VANCOUVER, B.C. - Robert Dziekanski's mother rejected an apology from one of the Mounties involved in her son's death almost as fast as the words left the officer's mouth at a public inquiry Wednesday.

Const. Bill Bentley was talking about photographs he had taken at Vancouver's airport the night Dziekanski was stunned with a Taser and died in October 2007.

The judge told Bentley's lawyer that he was out of time for the day, prompting David Butcher to abruptly change topic and ask his client if he had anything to say to Dziekanski's mother, Zofia Cisowski.

"That I'm sorry for her loss and that my heart goes out to her and her family," said Bentley.

Outside the inquiry, Cisowski flatly rejected the apology, and said she told Bentley as much in court.

"I was close to him, and I said I didn't accept," said Cisowski.

"I don't accept any sorry, it's too late."

Earlier, Bentley testified that Dziekanski's skin quickly turned blue as he lay on the airport floor within minutes of being stunned.

Bentley also said he asked the three other officers whether any of them had a Taser well before they confronted Dziekanski.

Bentley insisted Dziekanski was breathing, but his skin turned a light shade of blue within minutes.

He said he radioed a dispatcher for a routine ambulance less than three minutes after the first of five Taser jolts. Then, 12 seconds later, Bentley asked for the call to be upgraded, saying over the radio that Dziekanski was unconscious but breathing.

"Shortly after I made my initial call, his skin started turning a bluish colour," said Bentley, the second officer to testify at the public inquiry into Dziekanski's death.

"I became deeply concerned so I upgraded the call to Code 3."

Bentley, who was trained in first aid, said he never told any of his colleagues what he saw, and none of the officers performed a proper breathing and pulse check. He said a security guard was checking Dziekanski's vital signs.

Bentley said he could hear Dziekanski breathing.

"It's a loud breathing like when you go out for a hard run, you exhaust yourself physically, trying to catch a breath," he said.
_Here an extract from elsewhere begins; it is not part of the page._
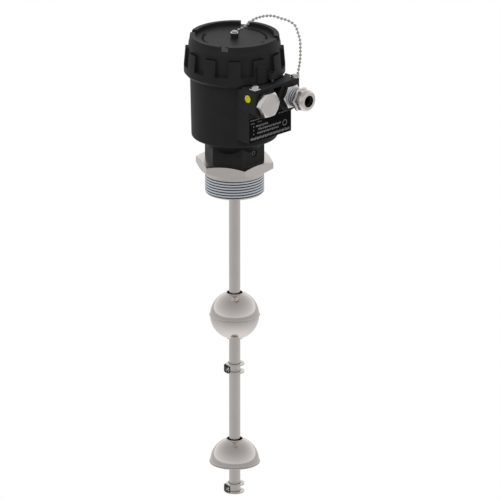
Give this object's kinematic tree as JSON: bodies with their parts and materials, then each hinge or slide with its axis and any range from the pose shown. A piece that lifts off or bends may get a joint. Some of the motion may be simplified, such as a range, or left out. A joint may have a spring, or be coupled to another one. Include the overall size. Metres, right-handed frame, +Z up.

By the time firefighters arrived, Dziekanski had no pulse, wasn't breathing and the fire captain on duty that night has said Dziekanski was likely already dead.
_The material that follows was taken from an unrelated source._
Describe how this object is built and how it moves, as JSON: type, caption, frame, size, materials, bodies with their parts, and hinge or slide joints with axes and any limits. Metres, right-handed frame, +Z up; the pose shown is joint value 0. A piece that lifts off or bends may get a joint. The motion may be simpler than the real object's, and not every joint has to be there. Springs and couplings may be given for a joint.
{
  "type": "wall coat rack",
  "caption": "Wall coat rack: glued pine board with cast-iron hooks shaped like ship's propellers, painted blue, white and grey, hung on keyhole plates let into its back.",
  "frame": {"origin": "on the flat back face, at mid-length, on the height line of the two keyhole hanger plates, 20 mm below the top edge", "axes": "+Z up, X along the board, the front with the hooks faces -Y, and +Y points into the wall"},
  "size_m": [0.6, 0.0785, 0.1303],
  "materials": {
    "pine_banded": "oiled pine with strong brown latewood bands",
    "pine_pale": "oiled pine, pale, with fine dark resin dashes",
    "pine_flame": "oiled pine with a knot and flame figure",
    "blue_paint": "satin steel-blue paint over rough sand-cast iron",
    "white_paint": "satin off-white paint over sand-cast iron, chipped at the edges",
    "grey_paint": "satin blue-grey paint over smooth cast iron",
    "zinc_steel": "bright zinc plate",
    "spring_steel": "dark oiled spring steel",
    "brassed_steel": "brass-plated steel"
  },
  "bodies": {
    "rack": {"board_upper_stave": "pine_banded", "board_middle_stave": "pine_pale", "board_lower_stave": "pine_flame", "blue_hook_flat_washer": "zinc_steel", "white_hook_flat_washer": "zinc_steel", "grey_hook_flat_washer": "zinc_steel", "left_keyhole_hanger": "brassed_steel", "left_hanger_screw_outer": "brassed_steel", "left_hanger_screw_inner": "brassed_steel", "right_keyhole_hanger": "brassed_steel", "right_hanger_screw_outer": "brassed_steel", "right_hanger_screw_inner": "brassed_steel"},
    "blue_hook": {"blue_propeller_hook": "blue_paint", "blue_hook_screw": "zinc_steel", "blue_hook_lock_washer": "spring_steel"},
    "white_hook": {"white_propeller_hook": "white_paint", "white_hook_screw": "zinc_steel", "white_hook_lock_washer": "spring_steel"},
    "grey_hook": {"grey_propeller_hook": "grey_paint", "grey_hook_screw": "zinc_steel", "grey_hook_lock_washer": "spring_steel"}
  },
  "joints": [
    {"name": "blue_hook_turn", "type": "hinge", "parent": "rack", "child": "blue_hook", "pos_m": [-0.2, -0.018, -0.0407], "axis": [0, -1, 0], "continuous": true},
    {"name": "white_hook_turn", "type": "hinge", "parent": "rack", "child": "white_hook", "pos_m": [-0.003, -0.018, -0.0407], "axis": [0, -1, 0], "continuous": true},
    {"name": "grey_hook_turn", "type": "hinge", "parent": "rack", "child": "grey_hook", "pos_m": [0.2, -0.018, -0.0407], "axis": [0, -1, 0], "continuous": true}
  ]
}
Bentley said as he approached, he could see broken furniture on the floor and felt Dziekanski, who he described as having wide eyes, was looking for a fight.

"Law-enforcement experience, my gut instinct told me that he was going to start a fight with us," said Bentley, who had been on the force for less than two years at that time.

"I turned my head back to the side, and directed a general question at the other officers, asking them something to the effect of, 'Do you have a Taser on?"'

Bentley said he was simply checking to see what tools would be available, and the officers hadn't yet planned how they would respond.

While he said Dziekanski looked like he wanted a fight, Bentley also described him as calm.

"He wasn't doing anything else," said Bentley. "He seemed calm, his hands were at his side, I'd classify it as co-operative."

After he and other officers tried talking with Dziekanski, Bentley said the Polish man quickly became "resistant" when he turned away and flipped his hands in the air.

He then turned around holding a stapler, and Bentley said he was swinging it at the officers.

"I thought I was going to be hit with the stapler," he said.

Bentley also said he didn't realize the Taser had been used more than twice until seeing a report from Crown prosecutors.

The Taser was used five times, and the inquiry heard that the weapon's internal computer indicated the 50,000-volt device was deployed for a total of 31 seconds. However, that records the length of the deployment, not necessarily the amount of time Dziekanski was shocked.

The Crown announced in December that Rundel, Bentley, Const. Kwesi Millington and Cpl. Benjamin Robinson would not face criminal charges. However, the inquiry's commissioner could still make findings of misconduct against the officers or anyone else involved.